◆ **AIM**
Pull each line containing "empty" out of the data and copy it.

◆ **MATERIAL TO PROCESS**
——————

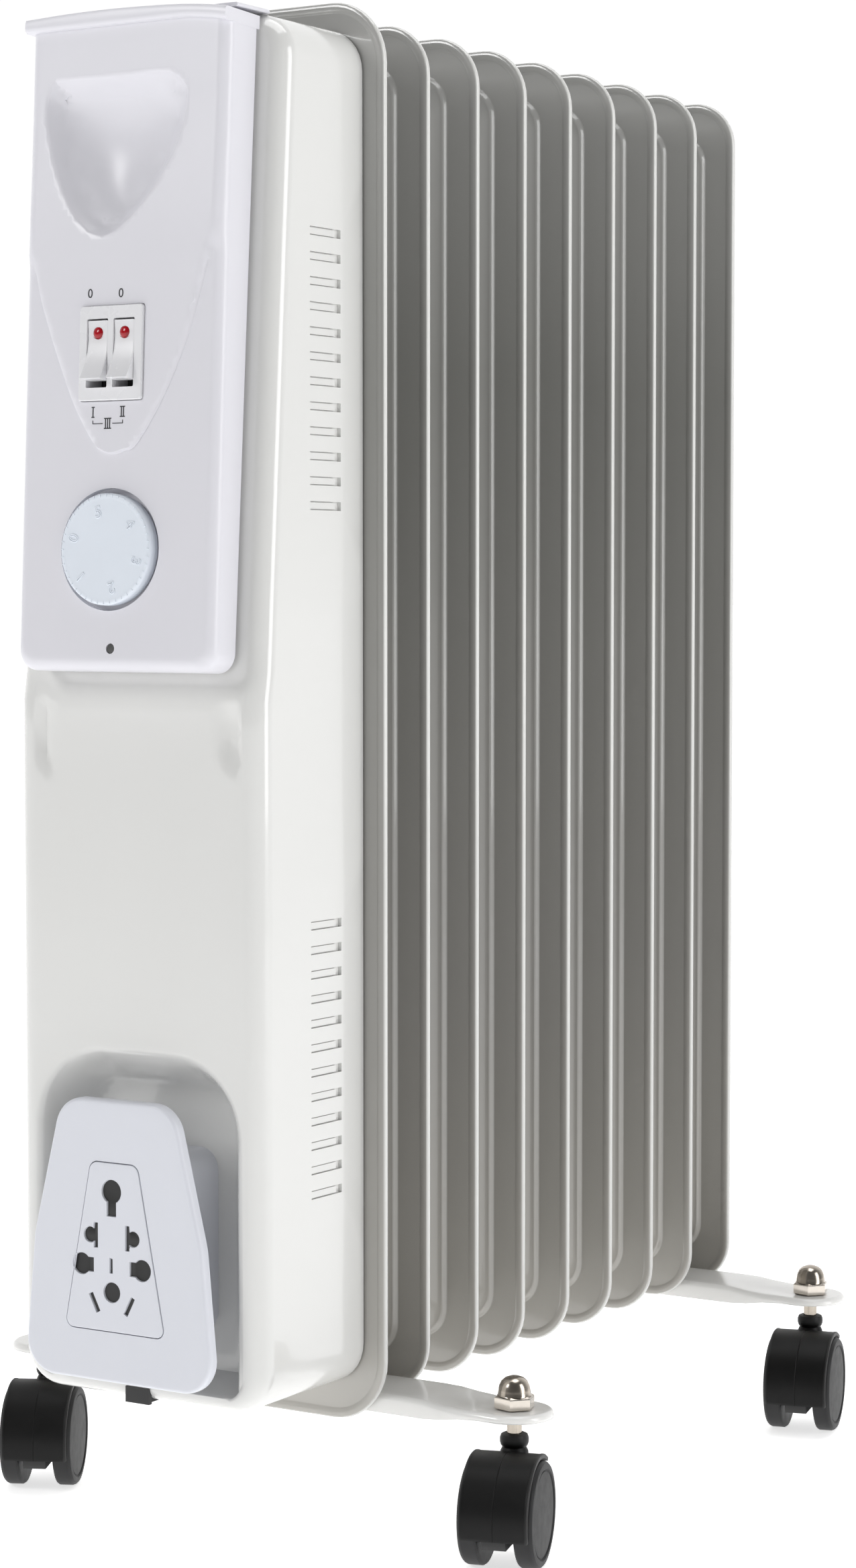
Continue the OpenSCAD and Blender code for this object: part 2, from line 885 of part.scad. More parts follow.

——————

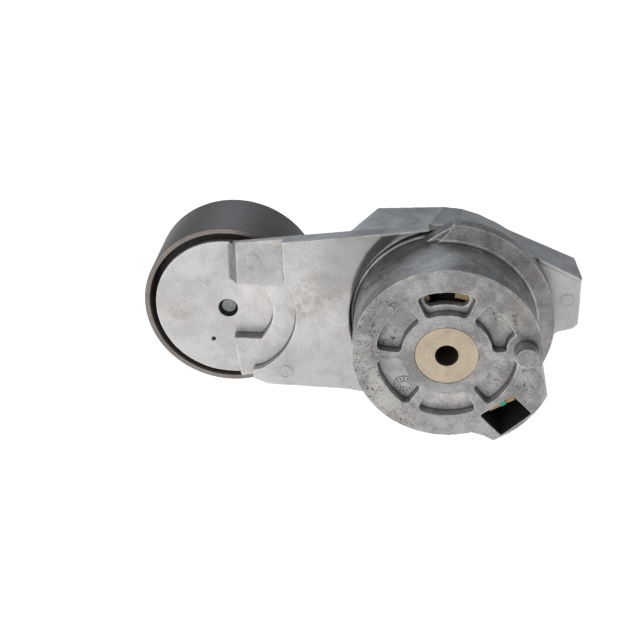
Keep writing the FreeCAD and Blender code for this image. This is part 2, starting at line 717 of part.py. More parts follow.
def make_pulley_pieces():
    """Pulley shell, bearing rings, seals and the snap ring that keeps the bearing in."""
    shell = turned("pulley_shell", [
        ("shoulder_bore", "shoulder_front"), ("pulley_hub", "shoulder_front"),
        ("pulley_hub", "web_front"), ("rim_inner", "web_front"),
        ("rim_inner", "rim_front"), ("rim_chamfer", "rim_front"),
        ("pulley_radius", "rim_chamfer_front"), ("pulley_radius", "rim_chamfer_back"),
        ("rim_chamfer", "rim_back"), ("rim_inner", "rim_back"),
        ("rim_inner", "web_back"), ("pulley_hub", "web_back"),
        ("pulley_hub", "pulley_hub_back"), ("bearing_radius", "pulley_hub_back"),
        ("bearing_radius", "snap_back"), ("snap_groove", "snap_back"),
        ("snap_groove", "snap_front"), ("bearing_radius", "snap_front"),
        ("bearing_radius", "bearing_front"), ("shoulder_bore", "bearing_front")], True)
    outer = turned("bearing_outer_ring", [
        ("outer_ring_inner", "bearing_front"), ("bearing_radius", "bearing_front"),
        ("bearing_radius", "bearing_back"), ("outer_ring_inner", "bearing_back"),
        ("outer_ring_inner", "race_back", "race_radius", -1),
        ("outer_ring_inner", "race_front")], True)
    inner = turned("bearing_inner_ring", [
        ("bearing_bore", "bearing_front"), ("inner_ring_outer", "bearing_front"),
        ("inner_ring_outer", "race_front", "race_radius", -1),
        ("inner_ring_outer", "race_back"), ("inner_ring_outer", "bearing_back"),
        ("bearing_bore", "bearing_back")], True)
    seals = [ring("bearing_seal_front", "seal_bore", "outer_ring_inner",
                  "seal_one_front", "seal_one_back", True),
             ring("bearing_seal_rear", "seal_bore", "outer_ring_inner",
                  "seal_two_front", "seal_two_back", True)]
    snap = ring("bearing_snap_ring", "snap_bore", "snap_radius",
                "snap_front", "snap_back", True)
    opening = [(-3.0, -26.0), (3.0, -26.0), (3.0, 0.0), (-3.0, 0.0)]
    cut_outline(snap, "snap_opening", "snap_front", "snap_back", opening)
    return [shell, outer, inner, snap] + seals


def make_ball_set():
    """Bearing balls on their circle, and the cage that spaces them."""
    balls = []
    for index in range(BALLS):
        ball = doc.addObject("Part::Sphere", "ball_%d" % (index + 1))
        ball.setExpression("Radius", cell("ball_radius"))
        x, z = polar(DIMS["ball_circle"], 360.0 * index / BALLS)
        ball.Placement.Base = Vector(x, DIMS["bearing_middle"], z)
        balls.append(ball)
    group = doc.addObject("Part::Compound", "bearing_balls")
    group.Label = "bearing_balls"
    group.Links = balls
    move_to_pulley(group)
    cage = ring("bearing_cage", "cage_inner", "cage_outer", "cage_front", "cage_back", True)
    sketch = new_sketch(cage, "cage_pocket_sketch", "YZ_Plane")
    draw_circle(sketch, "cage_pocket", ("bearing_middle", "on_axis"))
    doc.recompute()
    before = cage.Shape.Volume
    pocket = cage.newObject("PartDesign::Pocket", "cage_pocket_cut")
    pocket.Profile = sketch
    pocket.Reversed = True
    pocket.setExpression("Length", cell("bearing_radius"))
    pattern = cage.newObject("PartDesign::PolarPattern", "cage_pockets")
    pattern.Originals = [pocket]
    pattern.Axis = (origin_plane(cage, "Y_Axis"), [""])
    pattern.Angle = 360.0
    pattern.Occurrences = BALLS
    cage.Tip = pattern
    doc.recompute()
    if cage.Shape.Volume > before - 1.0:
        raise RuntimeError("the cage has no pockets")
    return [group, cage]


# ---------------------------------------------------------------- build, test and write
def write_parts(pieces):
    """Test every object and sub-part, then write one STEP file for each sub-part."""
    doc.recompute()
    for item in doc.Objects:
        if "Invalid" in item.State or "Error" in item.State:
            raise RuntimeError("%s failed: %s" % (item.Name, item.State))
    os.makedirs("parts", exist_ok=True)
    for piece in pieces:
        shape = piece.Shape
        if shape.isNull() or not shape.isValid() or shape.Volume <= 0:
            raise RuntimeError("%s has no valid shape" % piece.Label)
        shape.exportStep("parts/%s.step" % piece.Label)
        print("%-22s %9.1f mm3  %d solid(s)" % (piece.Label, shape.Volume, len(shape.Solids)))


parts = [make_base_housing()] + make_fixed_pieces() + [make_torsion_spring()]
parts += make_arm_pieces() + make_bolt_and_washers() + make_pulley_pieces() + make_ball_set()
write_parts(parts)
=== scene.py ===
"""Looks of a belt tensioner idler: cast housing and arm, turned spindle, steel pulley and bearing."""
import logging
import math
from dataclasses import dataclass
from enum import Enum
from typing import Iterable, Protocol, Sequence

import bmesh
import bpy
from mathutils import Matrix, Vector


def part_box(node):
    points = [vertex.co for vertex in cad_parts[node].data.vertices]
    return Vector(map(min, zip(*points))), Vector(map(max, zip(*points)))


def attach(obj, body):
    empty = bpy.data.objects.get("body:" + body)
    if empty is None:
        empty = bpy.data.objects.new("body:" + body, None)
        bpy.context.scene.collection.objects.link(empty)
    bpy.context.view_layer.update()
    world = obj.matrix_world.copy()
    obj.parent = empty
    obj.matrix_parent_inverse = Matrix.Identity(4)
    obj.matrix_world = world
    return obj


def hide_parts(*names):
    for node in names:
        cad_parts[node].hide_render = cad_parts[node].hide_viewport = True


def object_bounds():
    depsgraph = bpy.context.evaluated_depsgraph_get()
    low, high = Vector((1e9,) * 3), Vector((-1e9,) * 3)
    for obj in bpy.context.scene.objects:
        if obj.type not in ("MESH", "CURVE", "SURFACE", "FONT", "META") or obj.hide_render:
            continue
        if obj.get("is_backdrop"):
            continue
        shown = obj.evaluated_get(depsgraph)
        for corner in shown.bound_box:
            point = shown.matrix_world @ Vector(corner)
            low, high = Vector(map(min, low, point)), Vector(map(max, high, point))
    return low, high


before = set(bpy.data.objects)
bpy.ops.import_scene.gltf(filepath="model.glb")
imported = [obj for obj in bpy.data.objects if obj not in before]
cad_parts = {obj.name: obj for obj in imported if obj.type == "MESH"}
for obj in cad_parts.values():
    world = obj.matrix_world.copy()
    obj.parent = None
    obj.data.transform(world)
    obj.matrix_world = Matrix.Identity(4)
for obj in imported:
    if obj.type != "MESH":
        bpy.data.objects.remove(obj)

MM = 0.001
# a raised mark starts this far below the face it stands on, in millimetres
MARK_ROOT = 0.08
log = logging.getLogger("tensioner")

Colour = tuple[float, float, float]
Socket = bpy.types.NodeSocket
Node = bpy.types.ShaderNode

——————

◆ **SOLUTION FOR THIS EXERCISE**
    empty = bpy.data.objects.get("body:" + body)
    if empty is None:
        empty = bpy.data.objects.new("body:" + body, None)
        bpy.context.scene.collection.objects.link(empty)
    obj.parent = empty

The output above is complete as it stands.